**AIM OF THE TASK:**
State how many lines of the listing below include the word "Vector". Give only the number.

**RECORDED DATA:**
------

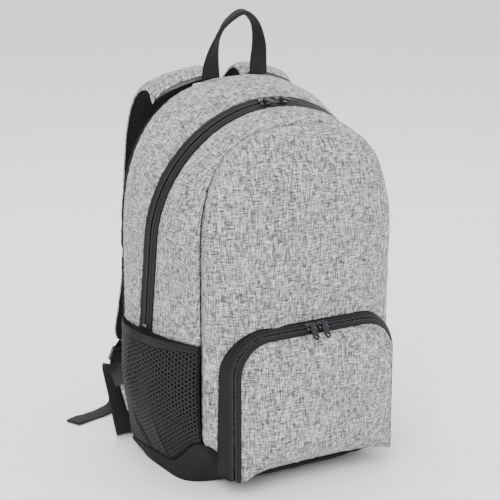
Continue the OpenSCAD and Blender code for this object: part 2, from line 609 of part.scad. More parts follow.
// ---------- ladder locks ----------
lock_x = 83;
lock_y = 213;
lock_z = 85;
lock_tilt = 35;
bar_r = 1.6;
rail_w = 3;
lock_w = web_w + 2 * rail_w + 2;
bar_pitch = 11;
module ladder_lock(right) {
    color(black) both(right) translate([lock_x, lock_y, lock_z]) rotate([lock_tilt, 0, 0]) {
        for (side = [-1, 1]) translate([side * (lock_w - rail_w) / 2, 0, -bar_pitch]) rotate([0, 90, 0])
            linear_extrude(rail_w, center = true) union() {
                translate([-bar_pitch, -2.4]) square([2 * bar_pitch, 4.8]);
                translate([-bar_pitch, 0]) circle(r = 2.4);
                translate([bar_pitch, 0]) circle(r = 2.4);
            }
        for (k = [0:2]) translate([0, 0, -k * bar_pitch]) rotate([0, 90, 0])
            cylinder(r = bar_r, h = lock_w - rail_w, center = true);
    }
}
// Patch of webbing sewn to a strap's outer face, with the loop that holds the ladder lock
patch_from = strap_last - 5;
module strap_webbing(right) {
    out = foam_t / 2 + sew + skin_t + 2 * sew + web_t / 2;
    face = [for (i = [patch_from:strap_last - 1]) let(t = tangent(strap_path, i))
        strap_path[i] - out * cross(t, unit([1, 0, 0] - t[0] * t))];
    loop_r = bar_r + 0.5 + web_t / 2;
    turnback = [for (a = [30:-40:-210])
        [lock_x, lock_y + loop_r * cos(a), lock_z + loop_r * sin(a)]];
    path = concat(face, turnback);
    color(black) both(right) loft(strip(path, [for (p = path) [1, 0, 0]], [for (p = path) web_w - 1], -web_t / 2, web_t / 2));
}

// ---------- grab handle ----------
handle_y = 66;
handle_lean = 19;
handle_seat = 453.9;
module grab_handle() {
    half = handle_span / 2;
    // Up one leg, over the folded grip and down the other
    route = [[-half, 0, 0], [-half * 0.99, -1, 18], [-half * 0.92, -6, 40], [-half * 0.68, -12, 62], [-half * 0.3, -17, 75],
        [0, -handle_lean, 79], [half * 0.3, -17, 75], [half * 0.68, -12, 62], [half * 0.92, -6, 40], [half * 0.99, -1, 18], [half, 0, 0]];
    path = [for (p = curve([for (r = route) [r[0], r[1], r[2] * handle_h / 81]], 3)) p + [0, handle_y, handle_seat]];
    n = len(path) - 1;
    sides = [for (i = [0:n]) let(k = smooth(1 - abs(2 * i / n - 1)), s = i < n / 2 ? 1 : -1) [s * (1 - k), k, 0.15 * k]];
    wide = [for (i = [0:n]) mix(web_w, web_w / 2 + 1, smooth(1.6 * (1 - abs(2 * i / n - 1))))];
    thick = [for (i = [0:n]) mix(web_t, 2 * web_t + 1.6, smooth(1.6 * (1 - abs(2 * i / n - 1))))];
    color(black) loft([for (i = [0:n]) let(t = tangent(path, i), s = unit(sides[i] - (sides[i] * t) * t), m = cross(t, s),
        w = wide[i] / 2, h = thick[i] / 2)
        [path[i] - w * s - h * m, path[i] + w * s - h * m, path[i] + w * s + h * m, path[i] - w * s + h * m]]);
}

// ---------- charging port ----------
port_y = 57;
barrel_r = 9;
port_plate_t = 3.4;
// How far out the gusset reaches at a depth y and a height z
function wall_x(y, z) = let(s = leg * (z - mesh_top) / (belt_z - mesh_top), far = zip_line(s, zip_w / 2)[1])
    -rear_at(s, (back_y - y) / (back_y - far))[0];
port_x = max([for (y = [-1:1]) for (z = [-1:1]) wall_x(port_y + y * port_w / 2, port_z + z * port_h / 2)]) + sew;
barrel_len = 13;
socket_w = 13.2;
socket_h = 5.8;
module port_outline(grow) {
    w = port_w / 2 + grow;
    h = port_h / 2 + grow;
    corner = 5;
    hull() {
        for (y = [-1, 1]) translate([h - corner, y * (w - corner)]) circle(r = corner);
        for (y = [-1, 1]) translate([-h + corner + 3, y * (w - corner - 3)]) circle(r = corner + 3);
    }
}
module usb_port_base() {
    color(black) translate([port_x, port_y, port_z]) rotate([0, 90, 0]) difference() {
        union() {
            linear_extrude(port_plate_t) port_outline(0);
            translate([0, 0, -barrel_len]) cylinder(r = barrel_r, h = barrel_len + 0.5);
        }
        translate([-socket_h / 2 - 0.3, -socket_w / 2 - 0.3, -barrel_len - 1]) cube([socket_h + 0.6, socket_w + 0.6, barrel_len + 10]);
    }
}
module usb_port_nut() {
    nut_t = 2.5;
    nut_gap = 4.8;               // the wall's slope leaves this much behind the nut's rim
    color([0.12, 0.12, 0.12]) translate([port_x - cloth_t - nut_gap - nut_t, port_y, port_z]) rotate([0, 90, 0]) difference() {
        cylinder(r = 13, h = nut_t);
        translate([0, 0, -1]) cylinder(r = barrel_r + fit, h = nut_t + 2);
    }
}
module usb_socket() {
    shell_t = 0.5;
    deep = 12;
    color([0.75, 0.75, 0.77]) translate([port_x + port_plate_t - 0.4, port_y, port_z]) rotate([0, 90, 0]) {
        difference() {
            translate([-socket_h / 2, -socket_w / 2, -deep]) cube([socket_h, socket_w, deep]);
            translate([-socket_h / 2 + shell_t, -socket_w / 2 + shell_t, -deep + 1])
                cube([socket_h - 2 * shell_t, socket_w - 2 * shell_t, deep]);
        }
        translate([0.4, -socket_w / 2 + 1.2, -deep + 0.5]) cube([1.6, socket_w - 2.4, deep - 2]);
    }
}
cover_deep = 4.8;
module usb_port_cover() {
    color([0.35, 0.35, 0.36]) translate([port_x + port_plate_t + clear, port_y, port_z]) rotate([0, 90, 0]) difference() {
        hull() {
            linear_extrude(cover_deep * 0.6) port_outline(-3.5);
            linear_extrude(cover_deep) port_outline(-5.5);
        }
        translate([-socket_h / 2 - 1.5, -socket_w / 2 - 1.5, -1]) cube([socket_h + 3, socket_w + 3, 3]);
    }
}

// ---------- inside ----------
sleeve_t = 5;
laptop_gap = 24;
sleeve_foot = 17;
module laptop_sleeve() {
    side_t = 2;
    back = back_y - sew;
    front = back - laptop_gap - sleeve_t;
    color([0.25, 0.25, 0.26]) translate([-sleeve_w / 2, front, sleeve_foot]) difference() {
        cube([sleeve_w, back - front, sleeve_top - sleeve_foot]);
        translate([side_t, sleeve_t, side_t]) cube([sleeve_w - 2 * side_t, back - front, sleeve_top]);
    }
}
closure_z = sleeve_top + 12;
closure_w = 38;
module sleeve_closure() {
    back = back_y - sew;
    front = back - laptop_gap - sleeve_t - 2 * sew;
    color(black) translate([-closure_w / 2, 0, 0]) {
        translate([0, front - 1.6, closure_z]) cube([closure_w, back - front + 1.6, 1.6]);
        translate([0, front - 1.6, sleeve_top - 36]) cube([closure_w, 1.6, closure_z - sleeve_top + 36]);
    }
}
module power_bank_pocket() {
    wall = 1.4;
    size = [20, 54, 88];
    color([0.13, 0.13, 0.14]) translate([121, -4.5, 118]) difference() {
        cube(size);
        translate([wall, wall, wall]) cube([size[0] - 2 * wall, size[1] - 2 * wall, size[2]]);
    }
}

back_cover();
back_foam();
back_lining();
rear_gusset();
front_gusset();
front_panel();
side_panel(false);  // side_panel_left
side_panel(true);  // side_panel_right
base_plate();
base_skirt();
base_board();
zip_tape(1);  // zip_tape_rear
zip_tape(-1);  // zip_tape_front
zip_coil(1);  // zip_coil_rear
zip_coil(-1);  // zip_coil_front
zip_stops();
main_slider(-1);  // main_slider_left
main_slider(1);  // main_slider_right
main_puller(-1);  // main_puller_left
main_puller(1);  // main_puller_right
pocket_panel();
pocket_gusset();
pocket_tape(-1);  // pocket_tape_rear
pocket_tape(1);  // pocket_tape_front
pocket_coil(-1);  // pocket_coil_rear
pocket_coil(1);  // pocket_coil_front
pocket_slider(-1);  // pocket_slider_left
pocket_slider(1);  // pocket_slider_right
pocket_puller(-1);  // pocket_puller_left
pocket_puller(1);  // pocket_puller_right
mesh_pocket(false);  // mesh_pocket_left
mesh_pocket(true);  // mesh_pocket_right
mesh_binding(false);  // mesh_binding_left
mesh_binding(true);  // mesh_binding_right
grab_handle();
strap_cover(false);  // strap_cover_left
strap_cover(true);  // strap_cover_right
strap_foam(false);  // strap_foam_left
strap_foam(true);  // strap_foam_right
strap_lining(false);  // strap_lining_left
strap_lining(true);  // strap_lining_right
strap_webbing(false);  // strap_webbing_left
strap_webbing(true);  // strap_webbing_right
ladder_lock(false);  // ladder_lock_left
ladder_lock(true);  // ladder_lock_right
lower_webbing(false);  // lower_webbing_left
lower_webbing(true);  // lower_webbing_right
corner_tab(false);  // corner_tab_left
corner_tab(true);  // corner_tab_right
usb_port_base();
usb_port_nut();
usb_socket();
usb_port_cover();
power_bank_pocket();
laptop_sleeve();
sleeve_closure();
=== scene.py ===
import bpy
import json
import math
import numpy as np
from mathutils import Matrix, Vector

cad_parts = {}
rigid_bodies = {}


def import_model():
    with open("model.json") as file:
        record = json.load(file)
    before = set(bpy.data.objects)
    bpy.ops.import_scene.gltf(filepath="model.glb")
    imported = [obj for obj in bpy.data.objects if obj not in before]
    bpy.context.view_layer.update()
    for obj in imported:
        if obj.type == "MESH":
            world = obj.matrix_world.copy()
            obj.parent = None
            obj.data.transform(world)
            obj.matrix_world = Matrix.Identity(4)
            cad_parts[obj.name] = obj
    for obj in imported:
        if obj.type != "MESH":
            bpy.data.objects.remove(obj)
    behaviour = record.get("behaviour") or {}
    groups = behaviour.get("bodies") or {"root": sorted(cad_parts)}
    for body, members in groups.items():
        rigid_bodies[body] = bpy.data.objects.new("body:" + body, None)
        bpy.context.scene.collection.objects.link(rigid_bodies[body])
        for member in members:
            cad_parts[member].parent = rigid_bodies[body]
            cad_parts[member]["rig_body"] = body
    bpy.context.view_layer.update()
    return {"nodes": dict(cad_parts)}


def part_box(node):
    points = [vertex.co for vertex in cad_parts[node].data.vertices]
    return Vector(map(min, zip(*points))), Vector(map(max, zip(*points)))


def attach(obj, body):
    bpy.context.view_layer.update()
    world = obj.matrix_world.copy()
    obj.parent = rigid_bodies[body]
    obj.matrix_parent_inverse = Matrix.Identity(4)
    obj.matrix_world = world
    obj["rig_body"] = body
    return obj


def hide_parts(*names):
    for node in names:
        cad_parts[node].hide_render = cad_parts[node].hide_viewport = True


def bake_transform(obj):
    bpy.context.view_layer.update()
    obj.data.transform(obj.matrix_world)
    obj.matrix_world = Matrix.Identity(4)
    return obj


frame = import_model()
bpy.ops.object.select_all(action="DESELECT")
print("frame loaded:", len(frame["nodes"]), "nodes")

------

**FULL SOLUTION:**
2